Nothing similar, unfortunately, can be said about the Arab and Muslim worlds in this case. Hizbullah, under Nasrallah, has: kidnapped a civilian and subjected him to brutal tortures; kidnapped three soldiers after Israel had—as certified even by the UN—withdrawn from all Lebanese territory and murdered them in cold blood; and has now announced that Tannenbaum will die in captivity, the bodies of the three soldiers will be kept from their families, and 420 fellow Arabs and Muslims will remain (at least for a while) in Israeli jails if Samir Kantar—guilty of the murder of a 28-year-old man, a four-year-old girl, and a two-year girl—is not freed.
Whether the Kantar snag is somehow finessed and the deal goes through, or remains intractable and the deal collapses, Israel will continue to face the overarching dilemma of how to behave both prudently and morally in the face of enemies who have no moral principles and enjoy twisting moral concerns into sadistic perversions.

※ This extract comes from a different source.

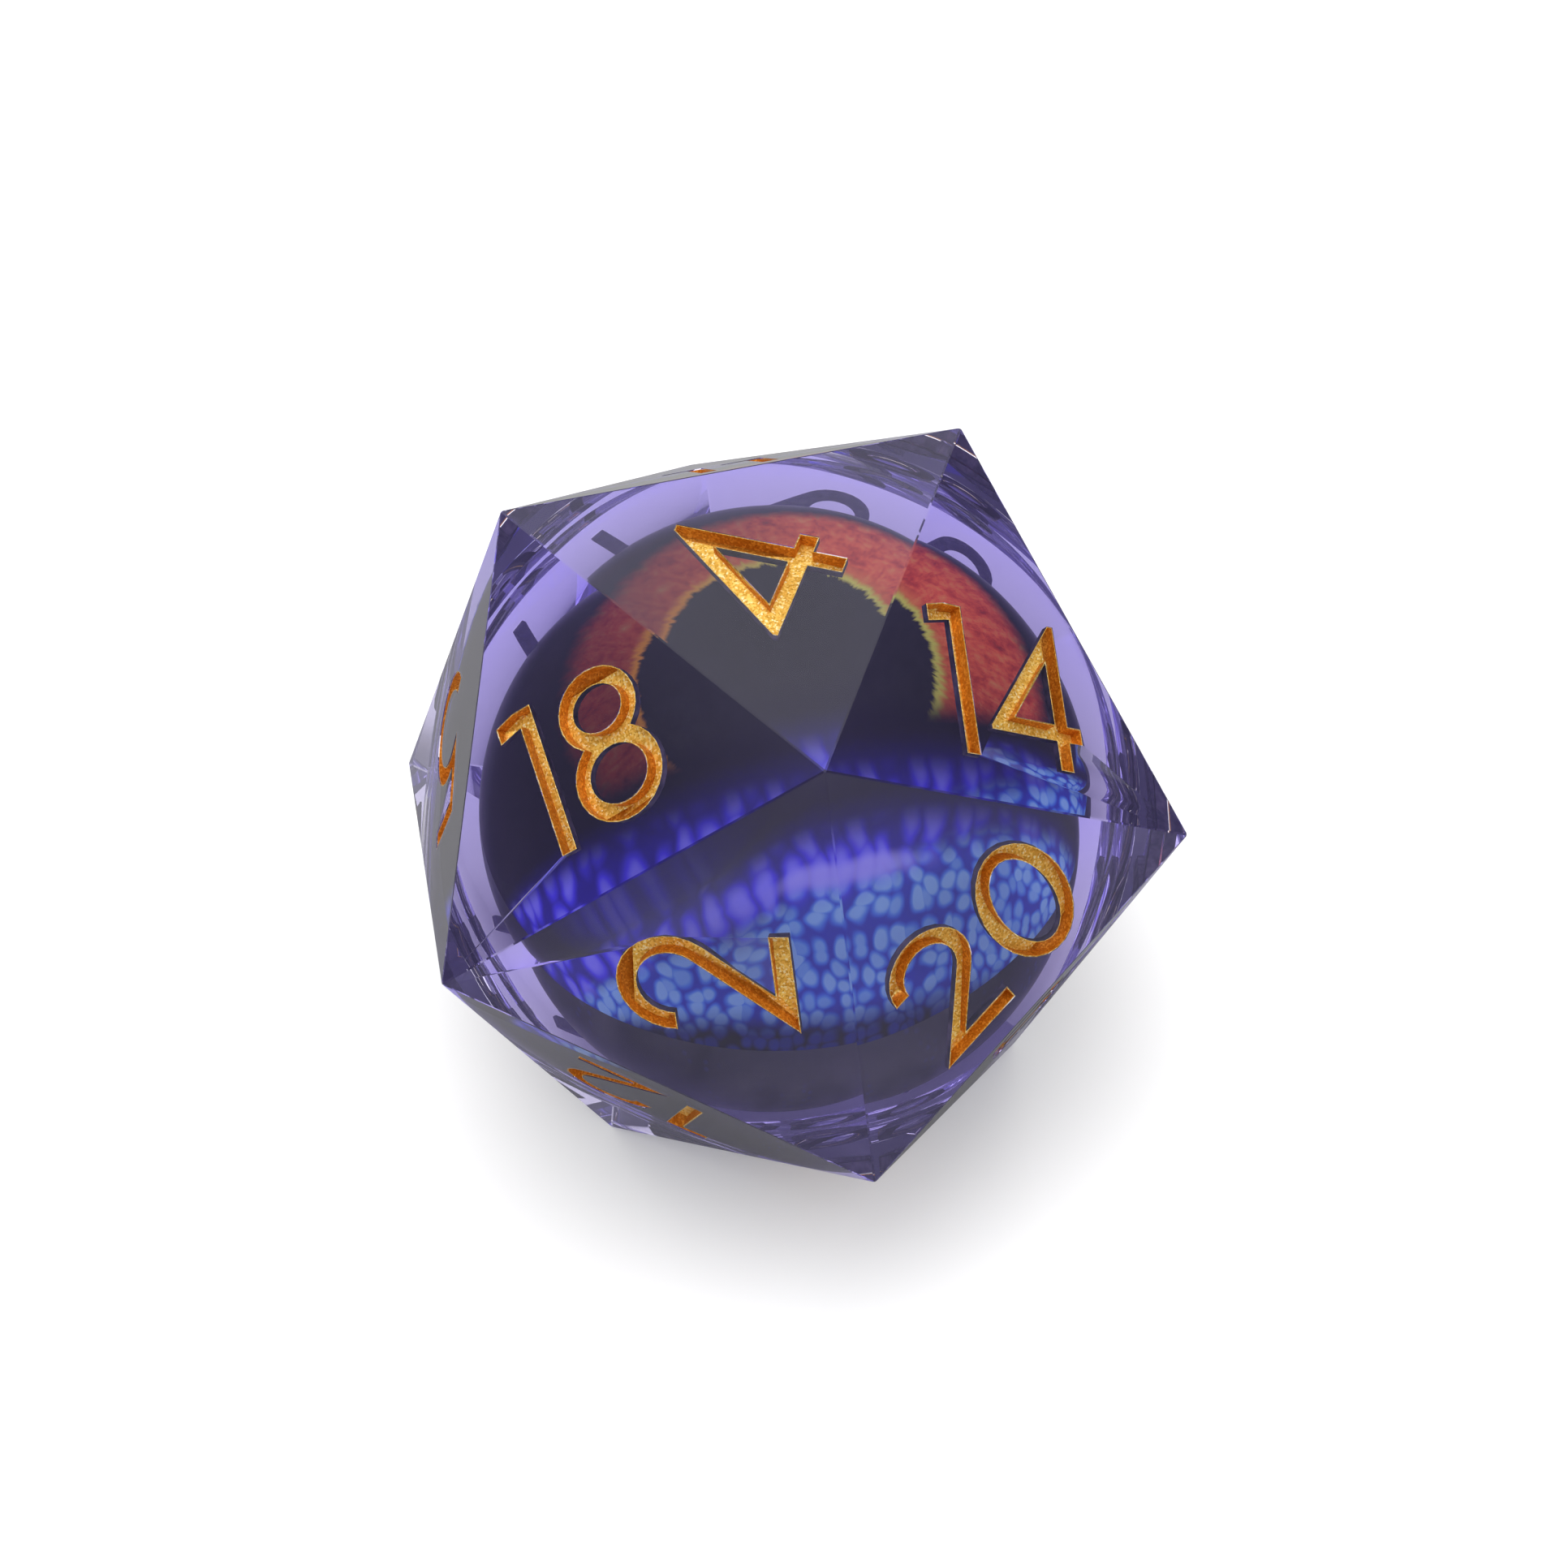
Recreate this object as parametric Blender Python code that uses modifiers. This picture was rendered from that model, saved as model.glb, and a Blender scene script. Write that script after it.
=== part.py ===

Considering that a wide Israeli consensus now regards the Jibril deal as having been unwise and harmful, it is likely that if the current deal goes through, Israel will come to regret it for similar reasons, despite the differences in dimensions and nuances. If Israel were to gain anything from this ordeal, it would be a recognition by the outside world of the radical moral asymmetry of the conflict it is engaged in. Anyone who believes in the most basic human rights—not to be kidnapped, tortured, and murdered, the right of parents to bury their sons, the right to life of a two-year-old girl—must ask not only why Israel’s direct foe in this case, Hizbullah, is allowed to flout these rights openly and cynically on the world stage, but also why the entire Arab and Muslim world that it represents does not raise a peep of protest.
P. David Hornik is a freelance writer and translator living in Jerusalem whose work has appeared in many Israeli, Jewish, and political publications.